We may even see laneway commercial uses, like this wonderful bakery I discovered just yesterday. John Lorinc describes how laneways have historically had some commercial uses:
“Those who are familiar with the world of Toronto’s laneways understand that they’ve always been used for much more than car storage. Some have old and shuttered brick warehouses, evidence of long-gone wholesalers, while others are home to active small businesses – contractors’ workshops, maker spaces, the occasional car repair place, artists’ studios, and so on.”
Planning consultant Blair Scorgie is trying to get a laneway cantina approved, noting, “There’s precedent at the neighbourhood level. I just want the city to think about it.”
We should all be thinking about it. The main streets of Toronto are becoming a monoculture of big banks and drugstores as the condo boom eats up all the small, affordable retail spaces. Meanwhile, the city’s property tax structure makes small retail unaffordable, which is why so much of it is being converted to residential. My own neighbourhood now fails the “popsicle test” described by Kaid Benfield: “If an 8-year-old kid can safely go somewhere to buy a popsicle, and get back home before it melts, chances are it's a neighbourhood that works.” All the variety stores are gone, converted to residential or other uses that can cover the taxes. Perhaps micro-retail could bring them back.
Jane Jacobs wrote in The Death and Life of Great American Cities:
“For really new ideas of any kind—no matter how ultimately profitable or otherwise successful some of them might prove to be—there is no leeway for such chancy trial, error and experimentation in the high-overhead economy of new construction. Old ideas can sometimes use new buildings. New ideas must use old buildings.”
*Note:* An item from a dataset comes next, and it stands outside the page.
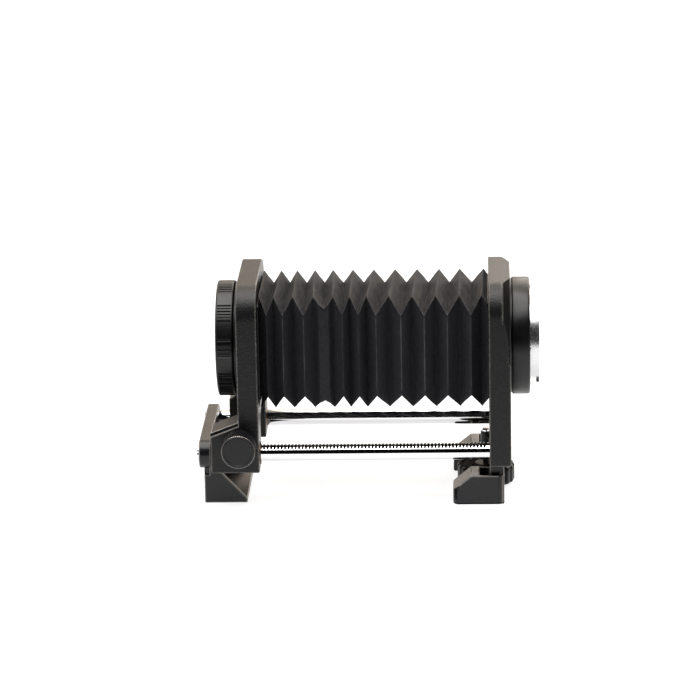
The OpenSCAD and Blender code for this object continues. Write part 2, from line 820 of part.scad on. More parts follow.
knob_gap = 0.6;
knob_r = knob_d / 2;
collar_len = 2.6;
collar_r = 6;
knob_y1 = outer_y - knob_gap;
knob_y0 = knob_y1 - collar_len - knob_len;
flute_r = 0.42;
knob_edge = 0.7;
knob_socket = 10;
shaft_y0 = knob_y1 - knob_socket;
clip_t = 0.8;
clip_r = 3.4;
clip_groove_r = 1.5;
clip_slot_share = 0.8;
clip_y = inner_y + side_gap;
shaft_y1 = clip_y + clip_t + side_gap;
bush_y0 = outer_y - side_gap;
bush_end = -rail_y - gear_room_len / 2;
bush2_y0 = -rail_y + gear_room_len / 2;

module pinion_bush(y0, y1) {
  difference() {
    along_y(y0, y1 - y0, shaft_bush_r, pinion_x, pinion_z);
    along_y(y0 - over, y1 - y0 + 2 * over, shaft_r + run_gap, pinion_x, pinion_z);
  }
}

module pinion_bushes() {
  color("goldenrod") {
    pinion_bush(bush_y0, bush_end);
    pinion_bush(bush2_y0, inner_y);
  }
}

module pinion_shaft() {
  color("silver")
    difference() {
      along_y(shaft_y0, shaft_y1 - shaft_y0, shaft_r, pinion_x, pinion_z);
      translate([pinion_x - shaft_r, clip_y - seat_gap, pinion_z - shaft_r])
        difference() {
          cube([2 * shaft_r, clip_t + 2 * seat_gap, 2 * shaft_r]);
          translate([shaft_r, -over, shaft_r])
            rotate([-90, 0, 0]) cylinder(h = clip_t + 2 * over, r = clip_groove_r);
        }
    }
}

module pinion_clip() {
  slot = 2 * clip_groove_r * clip_slot_share;
  color("black")
    difference() {
      along_y(clip_y, clip_t, clip_r, pinion_x, pinion_z);
      along_y(clip_y - over, clip_t + 2 * over, clip_groove_r + seat_gap, pinion_x, pinion_z);
      translate([pinion_x - slot / 2, clip_y - over, pinion_z - clip_r - over])
        cube([slot, clip_t + 2 * over, clip_r + over]);
    }
}

// Involute flank: the point where the unwound thread has turned by roll
function involute(roll) = [
  base_r * (cos(roll) + roll * PI / 180 * sin(roll)),
  base_r * (sin(roll) - roll * PI / 180 * cos(roll))
];
function roll_at(r) = r <= base_r ? 0 : sqrt(r * r / (base_r * base_r) - 1) * 180 / PI;
function turn(p, a) = [p[0] * cos(a) - p[1] * sin(a), p[0] * sin(a) + p[1] * cos(a)];

flank_steps = 5;
// Half of a tooth's angle on the pitch circle, less half of the play
tooth_half = 90 / pinion_teeth - backlash / 4 / pitch_r * 180 / PI;
flank_turn = tooth_half + atan2(involute(roll_at(pitch_r))[1], involute(roll_at(pitch_r))[0]);

function tooth_side() = concat(
  [turn([gear_root_r, 0], -flank_turn)],
  [for (k = [0:flank_steps]) turn(involute(roll_at(gear_tip_r) * k / flank_steps), -flank_turn)]
);
function tooth() = let (side = tooth_side(), n = len(side))
  concat(side, [for (k = [n - 1:-1:0]) [side[k][0], -side[k][1]]]);

module gear_profile() {
  polygon([for (i = [0:pinion_teeth - 1], p = tooth())
    turn(p, i * 360 / pinion_teeth - 90)]);
}

module pinion_gear() {
  color("goldenrod")
    difference() {
      translate([pinion_x, 0, pinion_z])
        beside(-rail_y - gear_len / 2, gear_len) gear_profile();
      along_y(-rail_y - gear_len, 2 * gear_len, shaft_r + seat_gap, pinion_x, pinion_z);
    }
}

module focus_knob() {
  color("black")
    difference() {
      union() {
        along_y(knob_y1 - collar_len, collar_len, collar_r, pinion_x, pinion_z);
        along_y(knob_y0 + knob_edge, knob_len - 2 * knob_edge, knob_r, pinion_x, pinion_z);
        along_y(knob_y0, knob_edge, knob_r - knob_edge, pinion_x, pinion_z, knob_r);
        along_y(knob_y0 + knob_len - knob_edge, knob_edge, knob_r, pinion_x, pinion_z,
                knob_r - knob_edge);
      }
      along_y(shaft_y0 - seat_gap, knob_socket + over, shaft_r + seat_gap, pinion_x, pinion_z);
      for (i = [0:knob_flutes - 1])
        translate([pinion_x, knob_y0 + knob_edge, pinion_z])
          rotate([0, i * 360 / knob_flutes, 0])
            translate([knob_r + flute_r * cut_share, -knob_edge - over, 0])
              rotate([-90, 0, 0])
                cylinder(h = knob_len + over + side_gap, r = flute_r, $fn = 13);
      translate([pinion_x, knob_y1 - collar_len / 2, pinion_z])
        cylinder(h = collar_r + over, r = knob_grub_r + seat_gap);
    }
}

knob_grub_r = 0.9;

module knob_grub_screw() {
  top = collar_r - side_gap;
  color("silver")
    translate([pinion_x, knob_y1 - collar_len / 2, pinion_z])
      difference() {
        translate([0, 0, shaft_r + seat_gap]) cylinder(h = top - shaft_r, r = knob_grub_r);
        translate([0, 0, top - knob_grub_r]) cylinder(h = over + knob_grub_r, r = knob_grub_r / 2, $fn = 6);
      }
}

/* Slide lock on the far carriage */

far_y = std_w / 2;
lock_shoe_len = 2;
lock_knob_r = 6;
lock_knob_len = 7;
lock_knob_gap = 0.8;
lock_knob_cap = 1;              // closed end of the knob
lock_flutes = 12;
lock_flute_r = 1;

module lock_shoe() {
  y0 = rail_y + rail_r + run_gap;
  color("goldenrod")
    along_y(y0, lock_shoe_len, lock_r, lock_x, rail_z);
}

module lock_screw() {
  y0 = rail_y + rail_r + run_gap + lock_shoe_len + run_gap;
  y1 = far_y + lock_knob_gap + lock_knob_len - lock_knob_cap;
  color("silver")
    along_y(y0, y1 - y0, lock_r, lock_x, rail_z);
}

module lock_knob() {
  y0 = far_y + lock_knob_gap;
  color("black")
    difference() {
      along_y(y0, lock_knob_len, lock_knob_r, lock_x, rail_z);
      along_y(y0 - over, lock_knob_len + over - lock_knob_cap, lock_r + seat_gap, lock_x,
              rail_z);
      for (i = [0:lock_flutes - 1])
        translate([lock_x, y0 - over, rail_z])
          rotate([0, i * 360 / lock_flutes, 0])
            translate([lock_knob_r + lock_flute_r * cut_share, 0, 0])
              rotate([-90, 0, 0])
                cylinder(h = lock_knob_len + 2 * over, r = lock_flute_r, $fn = 24);
    }
}

/* Tripod foot and its clamp */

foot_x0 = -foot_front;
foot_x1 = foot_x0 + foot_len;
foot_w = std_w - 2 * foot_inset;
wheel_room = 5.5;               // free space between the wheel and the foot's arms
foot_floor = 1.2;
foot_bevel_run = 9;
foot_bevel_drop = 7.4;
foot_boss_inset = 4;            // bosses that meet the legs, from the foot's side
foot_boss_len = 11;
foot_boss_w = 11;
foot_edge_r = 3;
tripod_bush_r = 5.4;
wheel_z0 = foot_floor + side_gap;
socket_roof = 1;
wheel_flute_share = 0.62;       // width of a flute, of the flutes' pitch

module foot_profile() {
  polygon([
    [foot_x0, 0], [foot_x1, 0], [foot_x1, foot_h],
    [foot_x0 + foot_bevel_run, foot_h], [foot_x0, foot_h - foot_bevel_drop]
  ]);
}

module tripod_foot() {
  inner = wheel_r + wheel_room;
  color("dimgray")
    difference() {
      union() {
        intersection() {
          beside(-foot_w / 2, foot_w) foot_profile();
          linear_extrude(foot_h)
            round_rect(foot_x0, -foot_w / 2, foot_x1, foot_w / 2, foot_edge_r);
        }
        // Bosses under the rear legs
        for (y = [-rail_y - foot_boss_w / 2, rail_y - foot_boss_w / 2])
          translate([rear_face_x, y, 0])
            cube([min(foot_x1, rear_back_x) - rear_face_x, foot_boss_w, leg_bottom]);
      }
      // The wheel's room between the arms, open above, in front and behind
      translate([foot_x0 - over, -inner, foot_floor])
        cube([foot_len + 2 * over, 2 * inner, foot_h]);
      translate([0, 0, -over])
        cylinder(h = foot_floor + 2 * over, r = tripod_bush_r + seat_gap);
    }
}

bush_top = wheel_z0 + wheel_h + side_gap;

module tripod_bush() {
  color("dimgray")
    difference() {
      cylinder(h = bush_top, r = tripod_bush_r);
      translate([0, 0, -over]) cylinder(h = socket_len + over, r = socket_r);
      translate([0, 0, socket_len + socket_roof])
        cylinder(h = bush_top, r = bolt_r + seat_gap);
    }
}

bolt_z0 = socket_len + socket_roof + side_gap;

module clamp_bolt() {
  color("gray")
    translate([0, 0, bolt_z0]) cylinder(h = lug_top - bolt_z0, r = bolt_r);
}

module clamp_bolt_cap() {
  slot_len = 2 * bolt_cap_r * cross_share;
  color("silver")
    translate([0, 0, lug_top])
      difference() {
        union() {
          cylinder(h = bolt_cap_h, r = bolt_cap_r);
          translate([0, 0, bolt_cap_h])
            cylinder(h = bolt_dome_h, r1 = bolt_cap_r, r2 = bolt_cap_r * dome_top_share);
        }
        for (a = [0, 90])
          rotate([0, 0, a])
            translate([-slot_len / 2, -cross_w / 2, bolt_cap_h])
              cube([slot_len, cross_w, bolt_dome_h + over]);
      }
}

module clamp_wheel() {
  flute = wheel_r * PI / wheel_flutes * wheel_flute_share;
  color("black")
    translate([0, 0, wheel_z0])
      difference() {
        cylinder(h = wheel_h, r = wheel_r);
        translate([0, 0, -over])
          cylinder(h = wheel_h + 2 * over, r = tripod_bush_r + run_gap);
        for (i = [0:wheel_flutes - 1])
          rotate([0, 0, i * 360 / wheel_flutes])
            translate([wheel_r + flute * cut_share, 0, -over])
              cylinder(h = wheel_h + 2 * over, r = flute, $fn = 24);
      }
}

rack_rail();
plain_rail();
end_bracket();
bracket_grub_screws();
rear_standard();
leg_grub_screws();
camera_ring();
camera_ring_screws();
camera_bayonet();
bayonet_screws();
rear_bellows_frame();
rear_frame_screws();
bellows();
front_bellows_frame();
front_frame_screws();
front_standard();
rack_rail_bushes();
plain_rail_bushes();
lens_flange();
lens_flange_screws();
lens_ring();
ring_retainer();
pinion_bushes();
pinion_shaft();
pinion_gear();
focus_knob();
knob_grub_screw();
pinion_clip();
lock_shoe();
lock_screw();
lock_knob();
tripod_foot();
tripod_bush();
clamp_bolt();
clamp_bolt_cap();
clamp_wheel();
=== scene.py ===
"""Macro bellows unit, dressed for a studio picture.

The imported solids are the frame. Pieces that show get their own meshes here, the rest keep
their solids and get a finish. All lengths are in metres.
"""
import json
import math

import bmesh
import bpy
from mathutils import Matrix, Vector


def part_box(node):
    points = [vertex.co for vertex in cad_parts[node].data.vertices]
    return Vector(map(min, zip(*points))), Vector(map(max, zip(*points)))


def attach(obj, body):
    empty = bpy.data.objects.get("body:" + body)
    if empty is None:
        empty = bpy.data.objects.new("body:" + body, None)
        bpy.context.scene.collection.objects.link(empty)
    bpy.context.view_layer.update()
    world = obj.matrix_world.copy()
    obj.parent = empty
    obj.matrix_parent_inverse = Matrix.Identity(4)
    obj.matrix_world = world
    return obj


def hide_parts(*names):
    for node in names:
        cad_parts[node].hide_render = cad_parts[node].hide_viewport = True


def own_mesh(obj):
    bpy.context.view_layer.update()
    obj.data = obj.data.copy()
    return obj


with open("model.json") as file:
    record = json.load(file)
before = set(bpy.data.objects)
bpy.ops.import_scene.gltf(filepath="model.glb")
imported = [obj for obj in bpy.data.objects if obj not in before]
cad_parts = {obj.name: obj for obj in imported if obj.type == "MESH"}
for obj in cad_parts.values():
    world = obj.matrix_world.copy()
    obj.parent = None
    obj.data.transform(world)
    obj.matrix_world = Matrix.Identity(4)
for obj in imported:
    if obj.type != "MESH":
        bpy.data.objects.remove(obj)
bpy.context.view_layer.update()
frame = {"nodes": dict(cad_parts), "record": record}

bl_info = {
    "name": "Macro bellows unit",
    "version": (1, 0, 0),
    "blender": (4, 5, 0),
    "location": "View3D > Sidebar > Bellows",
    "description": "Builds the castings, folded cloth, rings and knobs of a macro bellows unit",
    "category": "Object",
}

MM = 0.001


def span(node):
    """Lowest corner, highest corner and centre of a solid."""
    low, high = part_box(node)
    return low, high, (low + high) / 2


RING_LOW, _, RING_MID = span("lens_ring")
KNOB_LOW, _, KNOB_MID = span("focus_knob")
LOCK_LOW, _, LOCK_MID = span("lock_knob")
WHEEL_LOW, WHEEL_HIGH, WHEEL_MID = span("clamp_wheel")
CLOTH_LOW, CLOTH_HIGH, CLOTH_MID = span("bellows")
AXIS_Z = RING_MID.z
# The face of the rear standard that the rails run into
REAR_FACE_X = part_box("rear_standard")[1].x - 10.8 * MM
# The tripod foot between its arms: half its width, and how thick its floor is
FOOT_INNER, FOOT_FLOOR = 20 * MM, 1.2 * MM


def tone(code):
    """A linear colour from an sRGB hex code."""
    parts = [int(code[i:i + 2], 16) / 255 for i in (1, 3, 5)]
    return [c / 12.92 if c <= 0.04045 else ((c + 0.055) / 1.055) ** 2.4 for c in parts] + [1.0]


# Settings that a user would change

def length_setting(name, text, default, low, high):
    """A length, given in millimetres."""
    return bpy.props.FloatProperty(
        name=name, description=text, default=default * MM, min=low * MM, max=high * MM,
        unit="LENGTH", subtype="DISTANCE")


def count_setting(name, text, default, low, high):
    return bpy.props.IntProperty(name=name, description=text, default=default, min=low, max=high)


def colour_setting(name, text, code):
    return bpy.props.FloatVectorProperty(
        name=name, description=text, default=tone(code)[:3], size=3, min=0, max=1,
        subtype="COLOR")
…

But perhaps there is also a place for new buildings that act like old buildings. Flexplexes, living on top of the shop, back lane and micro-retail- all these options should be on the table in the cities and suburbs to enable new ideas to flourish and make our cities more affordable, more walkable, and more exciting.
I don’t understand why every condo development with even small family sized units doesn’t have a daycare in the complex.
I would really like it if thoughtful people such as yourself would take on the "Professional" Planners & lazy developers when cities such as mine are reviewing Official Plans. A theme you keep touching on is: "we know how to do this stuff, so why aren't we doing it?". Building sets of high-rise towers surrounded by townhouses that are set off the main street in cul-de-sacs must be the most profitable way to build.